The term cursive is problematic because virtually any writing system can 
and has been written in a cursive form, even nominal 'block scripts'. 
There are plentiful examples of cursive Latin script, and in many 
instances these are analysable as being at the same time cursive and 
discrete, since the letters within words retain their discrete isolated 
shapes are are linked by joining strokes that are not part of the 
letter. This in contrast to Arabic, in which the joining strokes are 
part of the letters, replacing other strokes that occur in the isolated 
forms.

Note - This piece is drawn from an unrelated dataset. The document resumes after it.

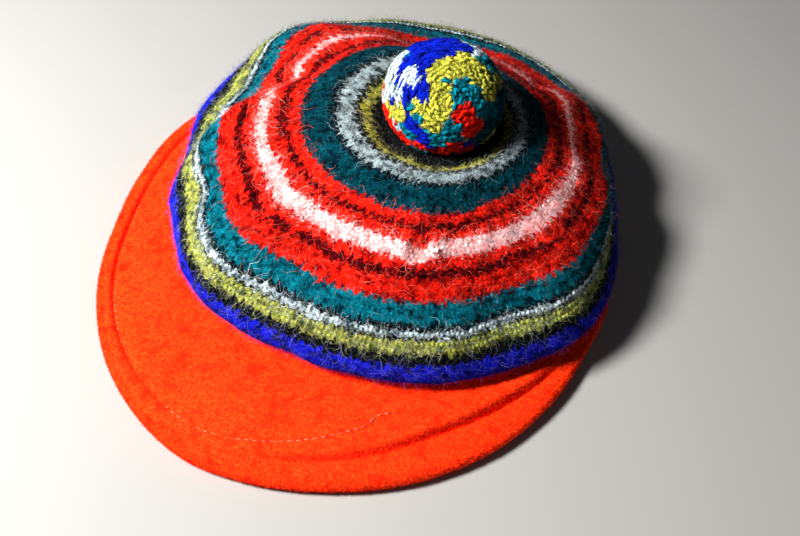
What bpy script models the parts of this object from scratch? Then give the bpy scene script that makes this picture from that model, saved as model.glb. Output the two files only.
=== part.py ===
"""A knitted and felted wool tam with a pompom and a wide padded peak, in metres, +Z up.

The hat lies on the flat lower edge of its head band, with the peak towards -Y. The origin is
under the middle of its bounding box. Azimuths are in degrees, 0 at the front (-Y) and positive
towards +X. Tables give lengths as shares of the named sizes.
"""

import math
from collections import namedtuple

import bmesh
import bpy
import numpy as np

# Driving sizes
HEAD_RADIUS = 0.0900
BAND_WALL = 0.0030
BAND_HEIGHT = 0.0240
CLOTH = 0.0030
CROWN_RADIUS = 0.1250
CROWN_DEPTH = 0.0592
CROWN_LEAN = 0.0145
PEAK_DEPTH = 0.0952
PEAK_THICKNESS = 0.0060
PEAK_ROOT_LIFT = 0.0026
PEAK_ARCH = 0.0030
PEAK_TIP_RISE = 0.0030
CREASE_STEP = 0.0036
CREASE_GROOVE = 0.0016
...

So the distinction between Latin and Arabic is that the latter is 
morphographical, while both may be written in cursive styles. [This also 
raises the issue of the degree to which nominal script-level decisions 
about line-breaking and justification can be safely applied to 
particular styles and particular fonts. If a justification model permits 
inter-character spacing adjustment of 'discrete' scripts, what is the 
effect on cursive font styles?]

Wouldn't it be better to define a set of line-breaking and justification 
model categories, and then populate these with the scripts to which each 
should be applied?

JH

Received on Friday, 15 April 2011 18:29:40 UTC